I would characterize her as a good friend. For example, my husband and I spoke at her wedding and she always gives my young daughter presents for birthday/christmas. We are good friends with her husband too. But texting me 15 min before to cancel really did hurt my feelings because I wanted to see her and I do care about her plus I had put all this work into making a nice dinner for us. I suspect something else may have been going on - perhaps she had gotten in a fight with her husband and so didn’t want to come. And if that was the case, just tell me the truth. I would have understood.

I don’t think you’re being needy and dramatic as others have jumped in and said. You’re allowed to have feelings. As I said, I usually don’t make a big deal about stuff but that instance did hurt me.
Anonymous
Anonymous wrote:I wonder if some of the hot and cold and distance is due to your hurt feelings and if or how you might be unintentionally treating her coldly.

What was her reason for not attending your son’s party?

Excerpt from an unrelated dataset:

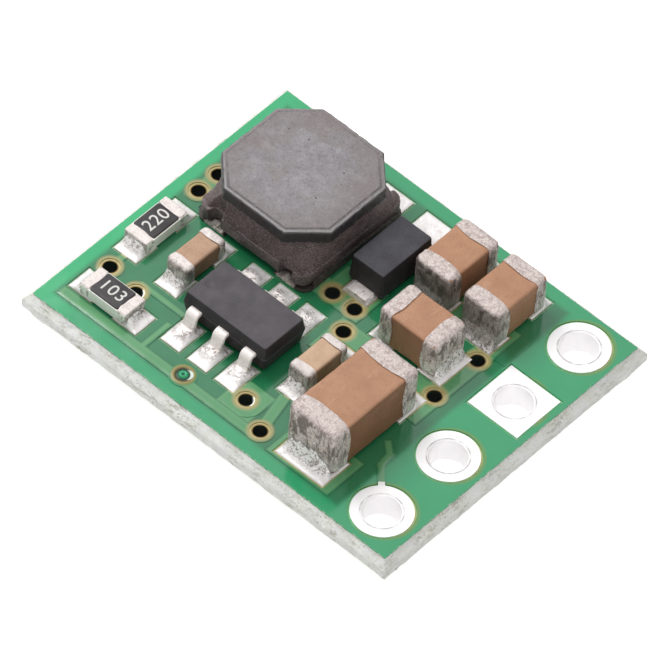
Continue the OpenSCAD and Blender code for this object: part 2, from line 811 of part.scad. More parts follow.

I know you know people are obligated to attend a party.


Her child was trying a class (an on going, daily class that she could’ve tried any other time). She canceled 2 days before after I asked and asked for an RSVP “oh so sorry, Larla trying a drum circle that day!” My son was crushed and so was I. The girl and mom were our best friends.
Anonymous
Most of the time -98% of the time- other people's actions are about them, not you.

So, no need to be hurt. This isn't about you.

You don't actually know what is going on. Take them at face value. Assume the best of them.

Was it this one time in the 3.5 year relationship? Then give them a pass. Let it go.

If this is a recurring issue - then address it.

If this is a recurring issue, and you already have addressed it and it hasn't gotten better - then let the friendship go.

Be kind, be brave, be true to yourself. Be vulnerable and genuine. Assume that other people have your best interest at heart, but never assume they'll think of you first (they won't).
Anonymous
Anonymous wrote:
Anonymous wrote:You’re making this bigger than it needs to be


How do I make it SMALLER then? She is very hot and cold. She invited herself and the boyfriend over to my house and I said no it doesn’t work out and now she’s upset. Separate issue, but there you go maybe I should just drop her, but keep it cordial…


It’s clear to me she is very into her boyfriend right now and not interested in hanging out one-on-one with you!